Bye-bye Small Life Insurance Deduction
As we enter the new year with a new tax act, we are driven to tell you more insurance tax facts. As the TCJA came in with a bang, many old insurance rules have changed. So, here’s one that’s been long-standing for life insurance companies that will cause small insurers some obvious strife.
As background, the small life insurance company deduction was established via the Tax Reform Act of 1984 (1984 TRA). At that time, the purpose of the rule was to ease what was considered negative tax distortions created by other provisions within the 1984 TRA. These distortions created competitive disadvantages for small life insurers. Congress modified the existing law for small life insurance companies to provide a deduction for 60 percent of taxable income up to $1.8 million annually, with a phase-out mechanism between $3 million and $15 million in taxable income.

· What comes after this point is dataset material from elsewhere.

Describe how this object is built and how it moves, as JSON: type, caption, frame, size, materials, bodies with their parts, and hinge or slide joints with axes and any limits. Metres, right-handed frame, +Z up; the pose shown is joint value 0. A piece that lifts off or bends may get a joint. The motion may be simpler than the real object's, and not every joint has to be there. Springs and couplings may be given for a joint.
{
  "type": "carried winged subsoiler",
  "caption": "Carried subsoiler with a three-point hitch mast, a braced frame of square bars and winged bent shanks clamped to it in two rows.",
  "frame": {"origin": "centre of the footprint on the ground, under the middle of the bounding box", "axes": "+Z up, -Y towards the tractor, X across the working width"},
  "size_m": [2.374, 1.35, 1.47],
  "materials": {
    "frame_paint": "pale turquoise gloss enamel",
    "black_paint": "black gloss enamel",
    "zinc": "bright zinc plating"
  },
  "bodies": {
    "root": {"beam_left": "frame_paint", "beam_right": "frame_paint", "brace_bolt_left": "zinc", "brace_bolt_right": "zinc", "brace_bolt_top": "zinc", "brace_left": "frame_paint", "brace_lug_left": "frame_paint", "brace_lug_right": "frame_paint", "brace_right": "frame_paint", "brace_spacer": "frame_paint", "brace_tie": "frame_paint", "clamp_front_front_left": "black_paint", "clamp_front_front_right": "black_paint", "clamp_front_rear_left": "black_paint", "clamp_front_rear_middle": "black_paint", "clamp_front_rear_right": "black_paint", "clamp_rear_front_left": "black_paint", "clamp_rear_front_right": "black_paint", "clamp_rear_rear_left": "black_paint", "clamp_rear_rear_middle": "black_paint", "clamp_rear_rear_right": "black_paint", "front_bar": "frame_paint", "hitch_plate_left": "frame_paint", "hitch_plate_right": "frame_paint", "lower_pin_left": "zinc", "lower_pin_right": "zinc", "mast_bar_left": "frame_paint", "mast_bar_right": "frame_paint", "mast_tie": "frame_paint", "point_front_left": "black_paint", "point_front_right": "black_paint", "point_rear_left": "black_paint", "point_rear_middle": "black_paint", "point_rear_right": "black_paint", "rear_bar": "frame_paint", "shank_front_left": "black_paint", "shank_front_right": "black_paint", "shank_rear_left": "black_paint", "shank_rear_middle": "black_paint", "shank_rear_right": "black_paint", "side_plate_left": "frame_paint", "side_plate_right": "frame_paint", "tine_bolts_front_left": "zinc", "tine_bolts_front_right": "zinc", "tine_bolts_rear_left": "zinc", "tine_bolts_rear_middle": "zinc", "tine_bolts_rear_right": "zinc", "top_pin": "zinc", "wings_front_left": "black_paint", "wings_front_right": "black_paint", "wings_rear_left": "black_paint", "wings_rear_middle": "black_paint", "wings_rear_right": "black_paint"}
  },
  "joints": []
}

To be considered a “small life insurance company,” an insurance entity was required to have total assets valued at less than $500 million (including controlled group assets).
Fast forward to December 2017. The Tax Cuts and Jobs Act repeals the small life insurance company deduction(§806) in its entirety effective with tax years beginning after December 31, 2017. Clearly, this is not a welcome change within the small life insurance community, many of whom will very possibly experience increased tax burdens. Though this does not necessarily change the application of the SSAP accounting, it will most certainly impact your statutory tax provision calculations.